*Source data*.

++++++++++++++++++++

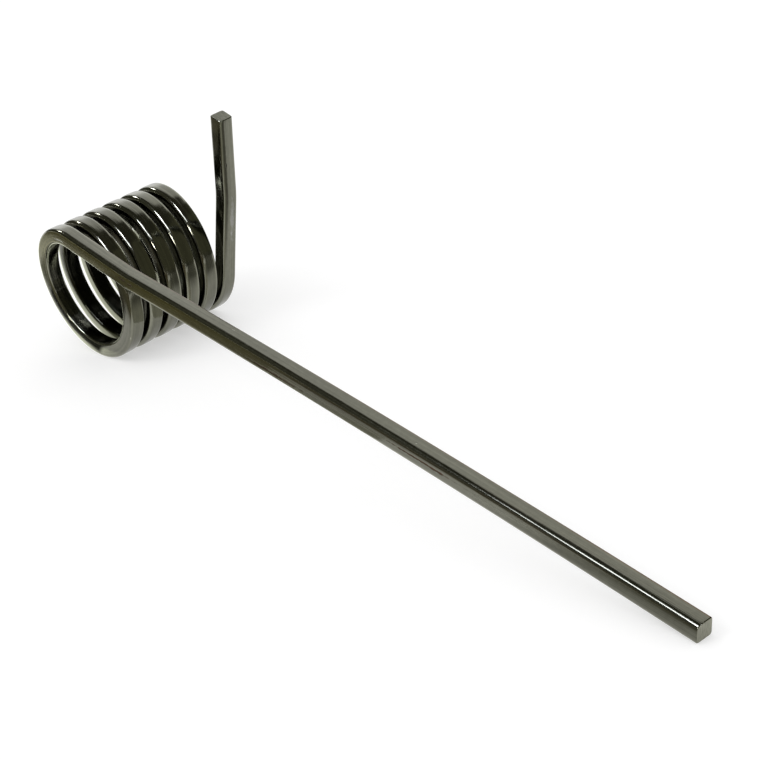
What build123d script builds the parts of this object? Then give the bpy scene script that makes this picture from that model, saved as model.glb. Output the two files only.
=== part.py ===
from build123d import *
from math import asin, atan2, cos, hypot, pi, sin
import os

# Torsion spring coiled from square wire, left-hand wound, with a long and a short leg.
# Millimetres.  The coil's axis lies along Y, from the long leg's end (y = 0) to the short
# leg's.  +Z is up, with the spring lying on its barrel and on the tip of its long leg.

# Wire
WIRE = 5.0                  # side of the square wire
WIRE_CORNER = 0.8           # radius along the four edges of the wire
END_ROUNDING = 0.45         # radius round the rim of each cropped end

# Coil
MEAN_RADIUS = 20.6          # coil axis to the middle of the wire
PITCH = 7.3                 # advance along the axis in one turn
TURNS = 5.728               # from where the long leg leaves to where the short one does
BURNISH = 0.02              # what the winding arbor rubs off the inside of the coil

# Legs.  Each leg leaves the coil in line with the wire there, and its bends and its tip
# are given as (along that line, outward from the coil, towards the coil's middle).
LONG_KNEE = (34.0, 0.0, 0.0)
LONG_MIDDLE = (146.4, 4.8, 2.5)
LONG_TIP = (258.1, 5.0, 5.0)
LONG_RADII = (120.0, 4800.0)    # the set at the knee, and the slow bow beyond it
SHORT_KNEE = (30.2, 0.0, 0.0)
SHORT_TIP = (58.8, 0.0, 2.4)
SHORT_RADIUS = 60.0

BORE_RADIUS = MEAN_RADIUS - WIRE / 2 + BURNISH
OUTER_RADIUS = MEAN_RADIUS + WIRE / 2

# The lie of the spring: its barrel and the inner face of the long leg's tip are level
LEAD = atan2(PITCH, 2 * pi * MEAN_RADIUS)
tip_reach = LONG_TIP[0] * cos(LEAD) + LONG_TIP[2] * sin(LEAD) - END_ROUNDING
tip_height = MEAN_RADIUS + LONG_TIP[1] - WIRE / 2
SLOPE = atan2(tip_height, tip_reach) + asin(OUTER_RADIUS / hypot(tip_reach, tip_height))

# The plane the coil is wound from: z along the coil's axis, x to where the long leg leaves
wound = Plane(origin=(0, 0, 0), x_dir=(sin(SLOPE), 0, cos(SLOPE)), z_dir=(0, 1, 0))


def wire_plane(turns, outgoing):
    """The plane across the wire after some turns: x outward, z the way the wire leaves."""
    angle = -2 * pi * turns
    middle = (MEAN_RADIUS * cos(angle), MEAN_RADIUS * sin(angle), PITCH * turns)
    outward = (cos(angle), sin(angle), 0)
    travel = (cos(LEAD) * sin(angle), -cos(LEAD) * cos(angle), sin(LEAD))
    across = Plane(
        origin=wound.from_local_coords(middle),
        x_dir=wound.from_local_coords(outward),
        z_dir=wound.from_local_coords(travel) * outgoing,
    )
    return across


def leg_points(plane, stations):
    """The wire's end followed by a leg's stations, in the spring's own frame."""
    points = [plane.origin]
    for along, outward, inward in stations:
        points.append(plane.from_local_coords((outward, -inward, along)))
    return points


long_leg_plane = wire_plane(0, -1)
short_leg_plane = wire_plane(TURNS, 1)

with BuildPart() as torsion_spring:
    # The coil
    with BuildLine() as coil_line:
        helix = Helix(PITCH, PITCH * TURNS, MEAN_RADIUS, lefthand=True, mode=Mode.PRIVATE)
        add(wound.from_local_coords(helix))
    with BuildSketch(wire_plane(0, 1)):
        RectangleRounded(WIRE, WIRE, WIRE_CORNER)
    sweep(path=coil_line.line, is_frenet=True)

    # The long leg, with a set where it leaves and a slow bow out to its tip
    with BuildLine() as long_line:
        long_points = leg_points(long_leg_plane, (LONG_KNEE, LONG_MIDDLE, LONG_TIP))
        FilletPolyline(*long_points, radius=LONG_RADII)
    with BuildSketch(long_leg_plane):
        RectangleRounded(WIRE, WIRE, WIRE_CORNER)
    sweep(path=long_line.line)

    # The short leg, bent a little back over the coil
    with BuildLine() as short_line:
        short_points = leg_points(short_leg_plane, (SHORT_KNEE, SHORT_TIP))
        FilletPolyline(*short_points, radius=SHORT_RADIUS)
    with BuildSketch(short_leg_plane):
        RectangleRounded(WIRE, WIRE, WIRE_CORNER)
    sweep(path=short_line.line)

    # The arbor leaves the inside of the coil round
    with BuildSketch(wound.offset(-WIRE)):
        Circle(BORE_RADIUS)
    extrude(amount=PITCH * TURNS + 2 * WIRE, mode=Mode.SUBTRACT)

    # The two cropped ends, with their rims rounded over
    for tip in (long_points[-1], short_points[-1]):
        end_face = torsion_spring.faces().sort_by_distance(tip)[0]
        fillet(end_face.edges(), END_ROUNDING)

torsion_spring.part.label = "torsion_spring"

os.makedirs("parts", exist_ok=True)
export_step(torsion_spring.part, "parts/torsion_spring.step")
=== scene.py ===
"""A torsion spring coiled from square spring-steel wire, dressed for a studio picture.

The wire is one piece.  A Geometry Nodes tree lays its centre line out by rule (a straight
leg with a slow bow, a left-hand helix, a short bent leg), sweeps the drawn section along it
and rounds the two cropped ends.  Lengths are in millimetres until they reach Blender.
"""

import logging
import math
from dataclasses import dataclass, field
from enum import Enum
from typing import Any

import bpy
from mathutils import Euler, Matrix, Vector


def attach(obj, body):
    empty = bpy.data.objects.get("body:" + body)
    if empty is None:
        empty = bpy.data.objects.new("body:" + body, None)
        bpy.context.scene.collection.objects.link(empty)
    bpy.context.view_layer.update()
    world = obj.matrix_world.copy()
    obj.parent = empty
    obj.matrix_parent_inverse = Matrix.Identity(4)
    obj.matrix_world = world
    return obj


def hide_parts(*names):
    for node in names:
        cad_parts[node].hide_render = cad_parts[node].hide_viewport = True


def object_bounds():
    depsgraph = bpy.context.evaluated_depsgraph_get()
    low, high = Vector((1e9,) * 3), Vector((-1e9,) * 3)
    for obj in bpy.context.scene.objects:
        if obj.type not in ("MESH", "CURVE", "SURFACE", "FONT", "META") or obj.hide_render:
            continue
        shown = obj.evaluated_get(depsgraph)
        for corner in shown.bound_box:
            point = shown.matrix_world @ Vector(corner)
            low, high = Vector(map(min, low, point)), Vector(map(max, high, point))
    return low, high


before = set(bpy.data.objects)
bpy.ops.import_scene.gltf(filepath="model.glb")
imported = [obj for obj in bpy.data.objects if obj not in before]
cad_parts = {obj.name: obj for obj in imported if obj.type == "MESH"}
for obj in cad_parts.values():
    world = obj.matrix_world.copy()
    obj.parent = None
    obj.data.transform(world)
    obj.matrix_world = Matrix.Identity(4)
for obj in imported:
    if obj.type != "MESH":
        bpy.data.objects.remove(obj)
CAD_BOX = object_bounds()

LOG = logging.getLogger("spring")
MM = 0.001
NODE_NAME = "torsion_spring"

# The kinds of node used most.
MATH = "ShaderNodeMath"
VECTOR_MATH = "ShaderNodeVectorMath"
MAP_RANGE = "ShaderNodeMapRange"
MIX = "ShaderNodeMix"
NAMED = "GeometryNodeInputNamedAttribute"
STORE = "GeometryNodeStoreNamedAttribute"

Triple = tuple[float, float, float]

# Where an effect is absent, and where it is whole.
Reach = tuple[float, float]


# ---------------------------------------------------------------- small helpers

def add_node(tree: Any, kind: str, inputs: Any = (), out: Any = 0, **settings: Any) -> Any:
    """Adds one node to a tree, sets it and links it.

    Args:
        tree: The node tree.
        kind: The node's type name.
        inputs: Values or sockets for its inputs, in order or by name or number.
        out: Which output to return, by number or name, or None for them all.
        settings: The node's own settings.

    Returns:
        The chosen output, all outputs, or the node itself where it has none.
    """
    made = tree.nodes.new(kind)
    for name, value in settings.items():
        setattr(made, name, value)
    pairs = inputs.items() if isinstance(inputs, dict) else enumerate(inputs)
    for key, value in pairs:
        if isinstance(value, bpy.types.NodeSocket):
            tree.links.new(value, made.inputs[key])
        elif value is not None:
            made.inputs[key].default_value = value
    if not len(made.outputs):
        return made
    return made.outputs if out is None else made.outputs[out]


def linear(colour: str) -> tuple[float, float, float, float]:
    """Turns an sRGB hex colour such as "#8a8c80" into linear RGBA."""
    parts = [int(colour[i:i + 2], 16) / 255 for i in (1, 3, 5)]
    low = [c / 12.92 if c <= 0.04045 else ((c + 0.055) / 1.055) ** 2.4 for c in parts]
    return (*low, 1.0)


# ---------------------------------------------------------------- the wire's sizes

@dataclass(frozen=True)
class Wire:
    """The drawn square wire, in millimetres.

    The crown and the corner left square lie between places along the coil, in turns.
    """

    side: float = 5.0
    squareness: float = 8.0
    eased_squareness: float = 4.4
    crown: float = 0.26
    crown_start: float = -0.6
    crown_balance: float = 0.5
    crown_begins: Reach = (0.17, 0.30)
    crown_ends: Reach = (5.728, 5.4966)
    square_begins: Reach = (0.10, 0.19)
    square_ends: Reach = (0.84, 0.74)
    end_rounding: float = 0.25
    section_points: int = 72


@dataclass(frozen=True)
class Bend:
    """A slow turn of a leg: where it starts, how long it is and its angle in radians."""

    start: float
    length: float
    angle: float


@dataclass(frozen=True)
class Sway:
    """Where the winding strayed along the coil: middle and reach in turns, shift in mm."""

    at_turn: float
    reach: float
    shift: float


@dataclass(frozen=True)
class Coil:
    """The left-hand coil and its two legs, in millimetres and turns."""

    mean_radius: float = 20.6
    pitch: float = 7.3
    turns: float = 5.728
    long_leg: float = 258.1
    short_leg: float = 58.8
    knee: Bend = Bend(31.4, 5.1, 0.0427)
    bow: Bend = Bend(49.0, 195.0, -0.0409)
    side_set: Bend = Bend(31.4, 5.1, 0.0223)
    short_bend: Bend = Bend(27.7, 5.0, 0.0839)
    sways: tuple[Sway, ...] = (Sway(2.9, 0.45, 0.42), Sway(3.9, 0.30, 0.15))
    step: float = 1.2
    tip_steps: int = 6

    @property
    def lead(self) -> float:
        """The helix angle, in radians."""
        return math.atan2(self.pitch, 2 * math.pi * self.mean_radius)

    @property
    def coiled(self) -> float:
        """The length of wire in the coil."""
        return self.turns * math.hypot(self.pitch, 2 * math.pi * self.mean_radius)

    @property
    def length(self) -> float:
        """The whole length of wire."""
        return self.long_leg + self.coiled + self.short_leg

    def at(self, turns: float) -> float:
        """The running length where the wire has made so many turns."""
        return self.long_leg + self.coiled * turns / self.turns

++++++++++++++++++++

Exactly as written, quote the lines from the one that has "# The short" down to the one that has "bpy.context.view_layer.update()", and include both.

*The response*.
    # The short leg, bent a little back over the coil
    with BuildLine() as short_line:
        short_points = leg_points(short_leg_plane, (SHORT_KNEE, SHORT_TIP))
        FilletPolyline(*short_points, radius=SHORT_RADIUS)
    with BuildSketch(short_leg_plane):
        RectangleRounded(WIRE, WIRE, WIRE_CORNER)
    sweep(path=short_line.line)

    # The arbor leaves the inside of the coil round
    with BuildSketch(wound.offset(-WIRE)):
        Circle(BORE_RADIUS)
    extrude(amount=PITCH * TURNS + 2 * WIRE, mode=Mode.SUBTRACT)

    # The two cropped ends, with their rims rounded over
    for tip in (long_points[-1], short_points[-1]):
        end_face = torsion_spring.faces().sort_by_distance(tip)[0]
        fillet(end_face.edges(), END_ROUNDING)

torsion_spring.part.label = "torsion_spring"

os.makedirs("parts", exist_ok=True)
export_step(torsion_spring.part, "parts/torsion_spring.step")
=== scene.py ===
"""A torsion spring coiled from square spring-steel wire, dressed for a studio picture.

The wire is one piece.  A Geometry Nodes tree lays its centre line out by rule (a straight
leg with a slow bow, a left-hand helix, a short bent leg), sweeps the drawn section along it
and rounds the two cropped ends.  Lengths are in millimetres until they reach Blender.
"""

import logging
import math
from dataclasses import dataclass, field
from enum import Enum
from typing import Any

import bpy
from mathutils import Euler, Matrix, Vector


def attach(obj, body):
    empty = bpy.data.objects.get("body:" + body)
    if empty is None:
        empty = bpy.data.objects.new("body:" + body, None)
        bpy.context.scene.collection.objects.link(empty)
    bpy.context.view_layer.update()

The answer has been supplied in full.